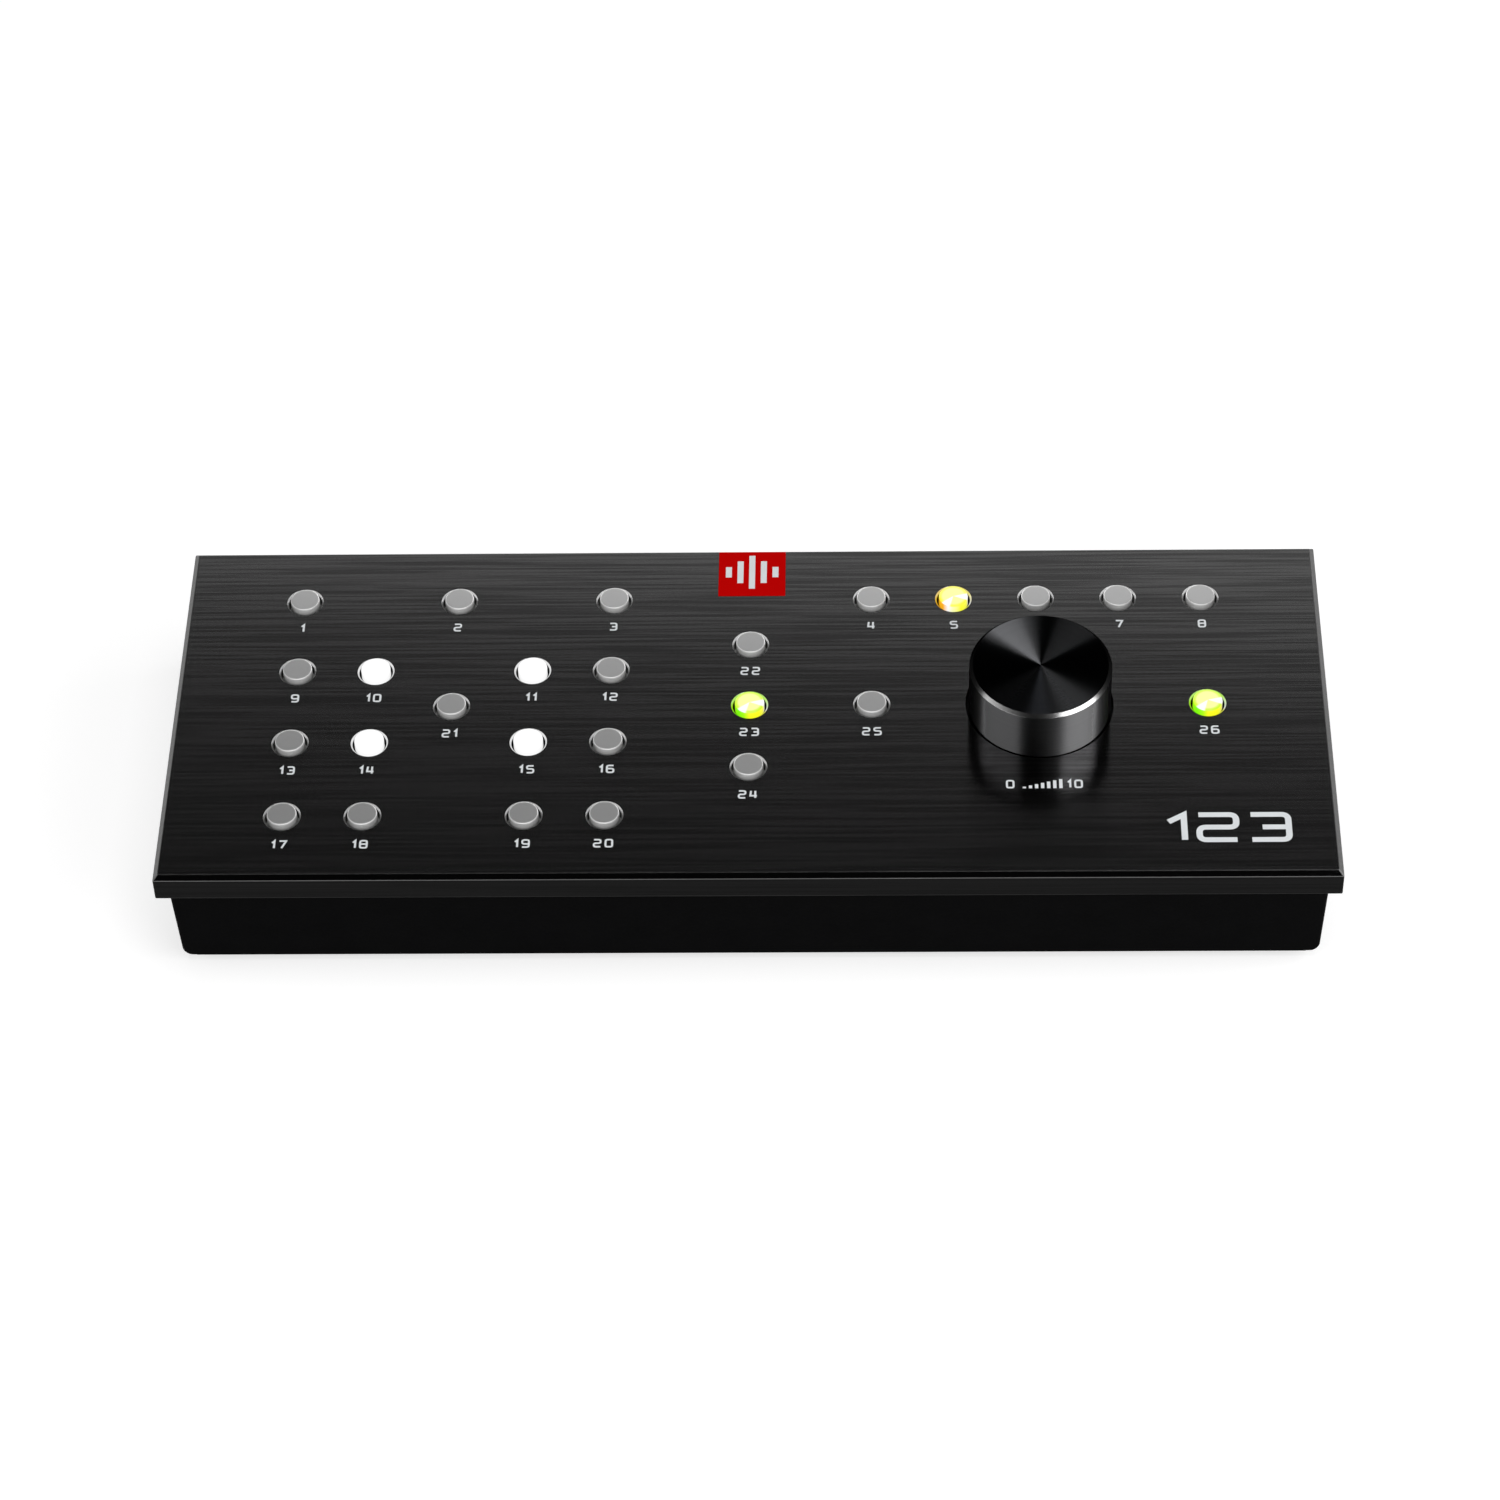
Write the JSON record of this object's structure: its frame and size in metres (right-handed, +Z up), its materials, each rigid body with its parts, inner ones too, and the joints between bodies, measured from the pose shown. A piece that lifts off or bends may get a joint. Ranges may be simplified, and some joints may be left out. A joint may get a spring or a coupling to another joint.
{
  "type": "studio monitor controller",
  "caption": "Low desktop console with round lit push buttons, a spun metal volume knob and rear data sockets, on rubber feet.",
  "frame": {"origin": "centre of the outline, on the plane that the feet rest on", "axes": "+X to the user's right along the controller, +Y towards its back, +Z up"},
  "size_m": [0.28, 0.1084, 0.0485],
  "materials": {
    "panel_anodised": "dark anodised aluminium, brushed along X, bright cut bevels round the button holes",
    "tray_powder_coat": "fine black powder coat",
    "badge_red": "plain red tile",
    "foot_rubber": "matt black rubber",
    "fastener_steel": "zinc plated",
    "spacer_aluminium": "turned",
    "screw_black": "black oxide",
    "board_laminate": "green solder mask",
    "chip_epoxy": "moulded epoxy",
    "can_metal": "drawn can",
    "switch_plastic": "moulded black",
    "contact_metal": "gold plated",
    "led_lens": "clear lens",
    "cap_unlit": "satin translucent, unlit",
    "cap_lit_white": "satin translucent, lit white",
    "cap_lit_amber": "satin translucent, lit amber",
    "cap_lit_green": "satin translucent, lit yellow-green",
    "encoder_zinc": "die cast zinc",
    "knob_anodised": "black anodised, spun top, polished edge",
    "socket_plastic": "moulded black",
    "socket_shell": "plated steel"
  },
  "bodies": {
    "housing": {"badge_tile": "badge_red", "base_screws": "screw_black", "base_tray": "tray_powder_coat", "board_capacitors": "can_metal", "board_spacers": "spacer_aluminium", "button_leds": "led_lens", "clock_crystal": "can_metal", "contact_domes": "contact_metal", "controller_chip": "chip_epoxy", "cover_studs": "fastener_steel", "encoder_body": "encoder_zinc", "encoder_bushing": "encoder_zinc", "encoder_nut": "fastener_steel", "encoder_washer": "fastener_steel", "io_board": "board_laminate", "io_screws": "fastener_steel", "io_standoffs": "fastener_steel", "led_driver_chips": "chip_epoxy", "link_pins": "socket_plastic", "link_socket": "socket_plastic", "main_board": "board_laminate", "network_contacts": "contact_metal", "network_socket": "socket_plastic", "pillars": "fastener_steel", "rubber_feet": "foot_rubber", "switch_housings": "switch_plastic", "top_cover": "panel_anodised", "usb_socket": "socket_shell", "usb_tongue": "socket_plastic"},
    "button_01": {"button_01": "cap_unlit"},
    "button_02": {"button_02": "cap_unlit"},
    "button_03": {"button_03": "cap_unlit"},
    "button_04": {"button_04": "cap_unlit"},
    "button_05": {"button_05": "cap_lit_amber"},
    "button_06": {"button_06": "cap_unlit"},
    "button_07": {"button_07": "cap_unlit"},
    "button_08": {"button_08": "cap_unlit"},
    "button_09": {"button_09": "cap_unlit"},
    "button_10": {"button_10": "cap_lit_white"},
    "button_11": {"button_11": "cap_lit_white"},
    "button_12": {"button_12": "cap_unlit"},
    "button_13": {"button_13": "cap_unlit"},
    "button_14": {"button_14": "cap_lit_white"},
    "button_15": {"button_15": "cap_lit_white"},
    "button_16": {"button_16": "cap_unlit"},
    "button_17": {"button_17": "cap_unlit"},
    "button_18": {"button_18": "cap_unlit"},
    "button_19": {"button_19": "cap_unlit"},
    "button_20": {"button_20": "cap_unlit"},
    "button_21": {"button_21": "cap_unlit"},
    "button_22": {"button_22": "cap_unlit"},
    "button_23": {"button_23": "cap_lit_green"},
    "button_24": {"button_24": "cap_unlit"},
    "button_25": {"button_25": "cap_unlit"},
    "button_26": {"button_26": "cap_lit_green"},
    "knob": {"volume_knob": "knob_anodised", "knob_set_screw": "screw_black", "encoder_shaft": "fastener_steel"}
  },
  "joints": [
    {"name": "button_01_press", "type": "slide", "parent": "housing", "child": "button_01", "axis": [0, 0, -1], "range_m": [0, 0.0005], "stiffness_N_per_m": 2000, "springref_m": -0.0004},
    {"name": "button_02_press", "type": "slide", "parent": "housing", "child": "button_02", "axis": [0, 0, -1], "range_m": [0, 0.0005], "stiffness_N_per_m": 2000, "springref_m": -0.0004},
    {"name": "button_03_press", "type": "slide", "parent": "housing", "child": "button_03", "axis": [0, 0, -1], "range_m": [0, 0.0005], "stiffness_N_per_m": 2000, "springref_m": -0.0004},
    {"name": "button_04_press", "type": "slide", "parent": "housing", "child": "button_04", "axis": [0, 0, -1], "range_m": [0, 0.0005], "stiffness_N_per_m": 2000, "springref_m": -0.0004},
    {"name": "button_05_press", "type": "slide", "parent": "housing", "child": "button_05", "axis": [0, 0, -1], "range_m": [0, 0.0005], "stiffness_N_per_m": 2000, "springref_m": -0.0004},
    {"name": "button_06_press", "type": "slide", "parent": "housing", "child": "button_06", "axis": [0, 0, -1], "range_m": [0, 0.0005], "stiffness_N_per_m": 2000, "springref_m": -0.0004},
    {"name": "button_07_press", "type": "slide", "parent": "housing", "child": "button_07", "axis": [0, 0, -1], "range_m": [0, 0.0005], "stiffness_N_per_m": 2000, "springref_m": -0.0004},
    {"name": "button_08_press", "type": "slide", "parent": "housing", "child": "button_08", "axis": [0, 0, -1], "range_m": [0, 0.0005], "stiffness_N_per_m": 2000, "springref_m": -0.0004},
    {"name": "button_09_press", "type": "slide", "parent": "housing", "child": "button_09", "axis": [0, 0, -1], "range_m": [0, 0.0005], "stiffness_N_per_m": 2000, "springref_m": -0.0004},
    {"name": "button_10_press", "type": "slide", "parent": "housing", "child": "button_10", "axis": [0, 0, -1], "range_m": [0, 0.0005], "stiffness_N_per_m": 2000, "springref_m": -0.0004},
    {"name": "button_11_press", "type": "slide", "parent": "housing", "child": "button_11", "axis": [0, 0, -1], "range_m": [0, 0.0005], "stiffness_N_per_m": 2000, "springref_m": -0.0004},
    {"name": "button_12_press", "type": "slide", "parent": "housing", "child": "button_12", "axis": [0, 0, -1], "range_m": [0, 0.0005], "stiffness_N_per_m": 2000, "springref_m": -0.0004},
    {"name": "button_13_press", "type": "slide", "parent": "housing", "child": "button_13", "axis": [0, 0, -1], "range_m": [0, 0.0005], "stiffness_N_per_m": 2000, "springref_m": -0.0004},
    {"name": "button_14_press", "type": "slide", "parent": "housing", "child": "button_14", "axis": [0, 0, -1], "range_m": [0, 0.0005], "stiffness_N_per_m": 2000, "springref_m": -0.0004},
    {"name": "button_15_press", "type": "slide", "parent": "housing", "child": "button_15", "axis": [0, 0, -1], "range_m": [0, 0.0005], "stiffness_N_per_m": 2000, "springref_m": -0.0004},
    {"name": "button_16_press", "type": "slide", "parent": "housing", "child": "button_16", "axis": [0, 0, -1], "range_m": [0, 0.0005], "stiffness_N_per_m": 2000, "springref_m": -0.0004},
    {"name": "button_17_press", "type": "slide", "parent": "housing", "child": "button_17", "axis": [0, 0, -1], "range_m": [0, 0.0005], "stiffness_N_per_m": 2000, "springref_m": -0.0004},
    {"name": "button_18_press", "type": "slide", "parent": "housing", "child": "button_18", "axis": [0, 0, -1], "range_m": [0, 0.0005], "stiffness_N_per_m": 2000, "springref_m": -0.0004},
    {"name": "button_19_press", "type": "slide", "parent": "housing", "child": "button_19", "axis": [0, 0, -1], "range_m": [0, 0.0005], "stiffness_N_per_m": 2000, "springref_m": -0.0004},
    {"name": "button_20_press", "type": "slide", "parent": "housing", "child": "button_20", "axis": [0, 0, -1], "range_m": [0, 0.0005], "stiffness_N_per_m": 2000, "springref_m": -0.0004},
    {"name": "button_21_press", "type": "slide", "parent": "housing", "child": "button_21", "axis": [0, 0, -1], "range_m": [0, 0.0005], "stiffness_N_per_m": 2000, "springref_m": -0.0004},
    {"name": "button_22_press", "type": "slide", "parent": "housing", "child": "button_22", "axis": [0, 0, -1], "range_m": [0, 0.0005], "stiffness_N_per_m": 2000, "springref_m": -0.0004},
    {"name": "button_23_press", "type": "slide", "parent": "housing", "child": "button_23", "axis": [0, 0, -1], "range_m": [0, 0.0005], "stiffness_N_per_m": 2000, "springref_m": -0.0004},
    {"name": "button_24_press", "type": "slide", "parent": "housing", "child": "button_24", "axis": [0, 0, -1], "range_m": [0, 0.0005], "stiffness_N_per_m": 2000, "springref_m": -0.0004},
    {"name": "button_25_press", "type": "slide", "parent": "housing", "child": "button_25", "axis": [0, 0, -1], "range_m": [0, 0.0005], "stiffness_N_per_m": 2000, "springref_m": -0.0004},
    {"name": "button_26_press", "type": "slide", "parent": "housing", "child": "button_26", "axis": [0, 0, -1], "range_m": [0, 0.0005], "stiffness_N_per_m": 2000, "springref_m": -0.0004},
    {"name": "knob_turn", "type": "hinge", "parent": "housing", "child": "knob", "pos_m": [0.0702, 0.0006, 0.041], "axis": [0, 0, -1], "continuous": true}
  ]
}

____

→ What the task requires
Each line that has the word "materials" counts once. How many such lines are in the data? Give the number alone.

→ Reply
2